→ **STATED TASK**: Collect each line of the records containing the string "this".

(Stored items)

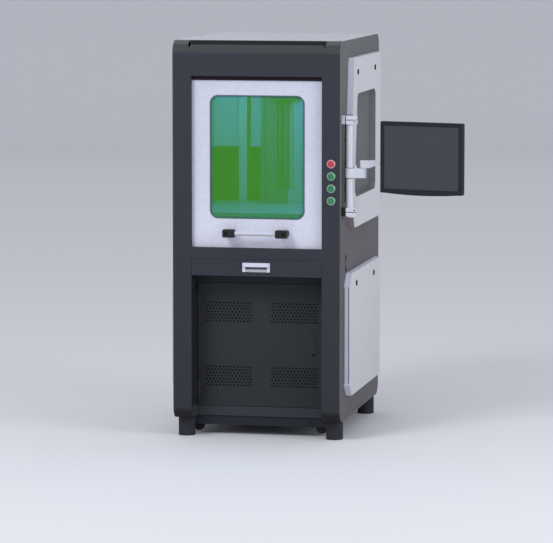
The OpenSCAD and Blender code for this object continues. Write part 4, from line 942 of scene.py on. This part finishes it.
def makeGuard(name, spec):
    x, z, wire = spec["x"], spec["z"], spec["wire"]
    turn = np.linspace(0, 2 * math.pi, spec["sides"], endpoint=False)
    along = np.linspace(-spec["reach"], spec["reach"], 8)
    level = np.full(len(turn), spec["ringY"])
    rings = [np.column_stack([x + r * np.cos(turn), level, z + r * np.sin(turn)]) for r in spec["rings"]]
    gridMesh(name + "Rings", np.stack([tube(ring, wire, 8, closed=True) for ring in rings]),
             metal["zincScrew"], closed=True)
    level = np.full(len(along), spec["barY"])
    bars = [np.column_stack([x + along * math.cos(a), level, z + along * math.sin(a)])
            for a in np.radians((45, 135))]
    gridMesh(name + "Bars", np.stack([tube(bar, wire, 8) for bar in bars]), metal["zincScrew"])


# Back of the cabinet: mains inlet, rocker switch, cable glands and a finger guard in the exhaust spigot

rearFittings = {"y": 470.02, "inlet": (262, 742), "pins": ((-9, -3), (0, 3), (9, -3)),
                "switch": (214, 742), "glands": ((-262, 742), (-218, 742))}
exhaustGuard = {"x": -200, "z": 1504, "ringY": 515, "barY": 513, "rings": (8, 16, 24, 32),
                "sides": 48, "wire": 1.1, "reach": 35.4}


def makeRearFittings(spec):
    y = spec["y"]
    flange = slab(52, 32, 4, [(0, 0), (0, 8), (0.8, 9), (8, 9), (8.4, 8.6), (9, 1.2)])
    pins = slab(6, 2.2, 0.4, [(0, 0), (0, 5), (0.5, 5.6)])
    x, z = spec["inlet"]
    gridMesh("mainsInlet", facing(flange, [(x, y, z)], "+y"), plastic["latchAbs"])
    pinPlaces = [(x + dx, y + 1.2, z + dz) for dx, dz in spec["pins"]]
    gridMesh("mainsPins", facing(pins, pinPlaces, "+y"), metal["zincScrew"])
    x, z = spec["switch"]
    bezel = slab(24, 32, 3, [(0, 0), (0, 4), (0.8, 4.8), (2.6, 4.8), (3.0, 3.4)])
    gridMesh("switchBezel", facing(bezel, [(x, y, z)], "+y"), plastic["latchAbs"])
    # rocker: its face slopes along the switch, one end pressed in
    rocker = slab(17.4, 25.4, 1, [(0, 3.0), (0, 5.6), (0.8, 6.2), (4, 6.4), (7, 6.4)])
    rocker[..., 2] += np.where(rocker[..., 2] > 5, 1.6 * rocker[..., 1] / 12.7, 0)
    gridMesh("switchRocker", facing(rocker, [(x, y, z)], "+y"), plastic["capRed"])
    body = turned([(0, 0), (13, 0), (13, 5), (12, 6), (10.4, 6), (10.4, 7), (12, 8), (12.6, 9.4), (12.2, 12),
                   (10.6, 15.4), (7.4, 17), (5.2, 17.2), (4.8, 16.6), (4.6, 13.0), (0, 13.0)],
                  24, hexed=(1, 2, 3, 7, 8, 9))
    gridMesh("cableGlands", facing(body, [(x, y, z) for x, z in spec["glands"]], "+y"),
             plastic["glandPolyamide"])


makeRearFittings(rearFittings)
makeGuard("exhaustGuard", exhaustGuard)
print("side cable and rear fittings made")


# Fan in the control unit: a finger guard, a rotor with swept blades and the unit's keys

unitFan = {"x": -120, "y": -237, "z": 172, "blades": 7, "hub": 17, "tip": 46, "width": 38, "sweep": 34,
           "rise": 2.2, "halfThick": 0.35, "sunk": 4.95, "screwR": 56}
fanGuard = {"x": -120, "z": 172, "ringY": -237.6, "barY": -239, "rings": (16, 26, 36, 46, 51),
            "sides": 56, "wire": 0.9, "reach": 56}


def makeUnitFan(spec):
    x, y, z, rotor = spec["x"], spec["y"], spec["z"], spec["y"] + spec["sunk"]
    # blade: radius one way, the angle across it swept back with radius; closed round its edge
    r = np.linspace(spec["hub"] - 1, spec["tip"], 9)[:, None]
    loop = np.array([0, 0.25, 0.5, 0.75, 1, 0.75, 0.5, 0.25])[None]
    face = np.array([0, 1, 1, 1, 0, -1, -1, -1])[None] * spec["halfThick"]
    along = (r - spec["hub"]) / (spec["tip"] - spec["hub"])
    angle = np.radians(loop * spec["width"] + spec["sweep"] * along)
    level = 1.2 + spec["rise"] * loop + face + 0 * r
    blade = closedEnds(np.stack([r * np.cos(angle), r * np.sin(angle), level], -1))
    step = 2 * math.pi / spec["blades"]
    blades = []
    for k in range(spec["blades"]):
        c, s = math.cos(k * step), math.sin(k * step)
        turn = np.array([[c, -s, 0], [s, c, 0], [0, 0, 1]])
        blades.append(facing(blade @ turn.T, [(x, rotor, z)], "-y"))
    gridMesh("fanBlades", np.concatenate(blades), plastic["lensBarrel"])
    hub = turned([(0, 0.2), (spec["hub"], 0.2), (spec["hub"], 3.6), (spec["hub"] - 1.2, 4.6), (6, 4.8),
                  (0, 4.4)], 40)
    gridMesh("fanHub", facing(hub, [(x, rotor, z)], "-y"), plastic["lensBarrel"])
    fasten("fanScrews", "m4Button", "blackScrew", "cabinet", "-y", fourRound(x, y, z, spec["screwR"]))


unitFront = {"y": -237, "rowZ": 150, "keyX": 64, "lampXs": (90, 106), "slotX": 113, "slotZs": (204, 222),
             "bay": 3}


def makeUnitFront(spec):
    y, row = spec["y"], spec["rowZ"]
    key = turned([(0, 0), (8, 0), (8, 1.6), (7.2, 2.2), (5.4, 1.7), (0, 1.4)], 32)
    gridMesh("unitKey", facing(key, [(spec["keyX"], y, row)], "-y"), plastic["latchAbs"])
    slot = slab(128, 3.0, 1.2, [(0, 0), (0, 0.6), (0.5, 0.9)])
    slotPlaces = [(spec["slotX"], y - spec["bay"], z) for z in spec["slotZs"]]
    gridMesh("driveSlots", facing(slot, slotPlaces, "-y"), plastic["latchAbs"])
    lamp = slab(10, 5, 1.2, [(0, 0), (0, 1.2), (0.6, 1.7)])
    gridMesh("unitLamps", facing(lamp, [(x, y, row) for x in spec["lampXs"]], "-y"), plastic["clearLamp"])


makeGuard("fanGuard", fanGuard)
makeUnitFan(unitFan)
makeUnitFront(unitFront)


# Caster nuts on both ends of each axle, and the lock cylinder in the latch lever

casterAxles = {"x": 268, "y": 302, "z": 33.7, "trail": 17, "cheek": 12.5, "nutR": 4.6, "nutH": 3,
               "boltR": 2.6}
latchLock = {"x": 225, "y": -353.6, "z": 415.5, "r": 2.4}


def makeCasterNuts(spec):
    nut = hexNut(spec["nutR"], spec["nutH"], spec["boltR"])
    y, z, trail, out = spec["y"], spec["z"], spec["trail"], spec["cheek"]
    for side, x in (("left", -spec["x"]), ("right", spec["x"])):
        # the front wheels trail sideways, so their axles run front to back; the rear ones run across
        ends = {"front": [((x - trail, way * out - y, z), axis) for way, axis in ((1, "+y"), (-1, "-y"))],
                "rear": [((x + way * out, y + trail, z), axis) for way, axis in ((1, "+x"), (-1, "-x"))]}
        for row, pair in ends.items():
            nuts = np.stack([facing(nut, [place], axis)[0] for place, axis in pair])
            gridMesh("casterNuts" + row.capitalize() + side.capitalize(), nuts, metal["blackScrew"],
                     row + "_" + side + "_fork")


def makeLatchLock(spec):
    # lock cylinder: a low disc with a chamfered edge
    r = spec["r"]
    disc = turned([(0, 0), (r, 0), (r, 0.5), (r - 0.3, 0.8), (0, 0.8)], 24)
    place = (spec["x"], spec["y"], spec["z"])
    gridMesh("latchLock", facing(disc, [place], "-y"), metal["zincScrew"], "bay_latch")


makeCasterNuts(casterAxles)
makeLatchLock(latchLock)
print("fan, caster nuts and latch lock made")
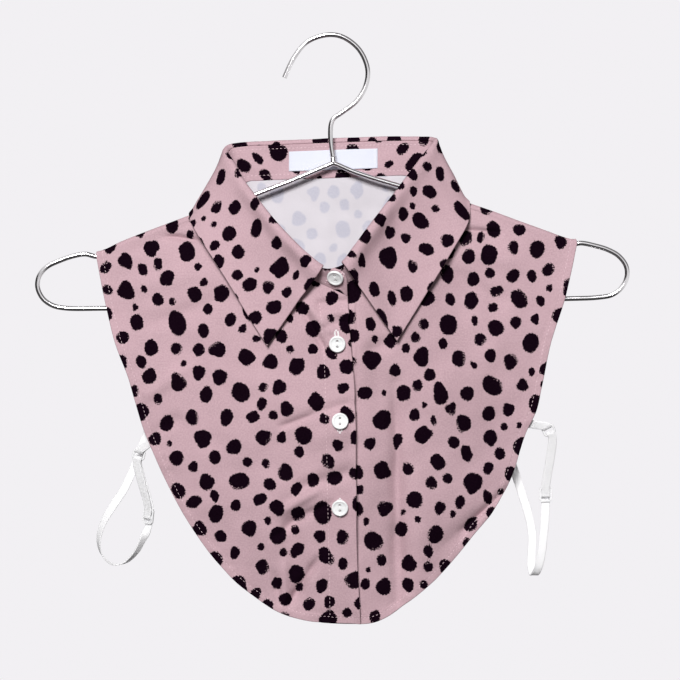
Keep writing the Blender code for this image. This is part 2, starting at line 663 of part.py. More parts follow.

→ **TASK RESPONSE**:
The OpenSCAD and Blender code for this object continues. Write part 4, from line 942 of scene.py on. This part finishes it.
Keep writing the Blender code for this image. This is part 2, starting at line 663 of part.py. More parts follow.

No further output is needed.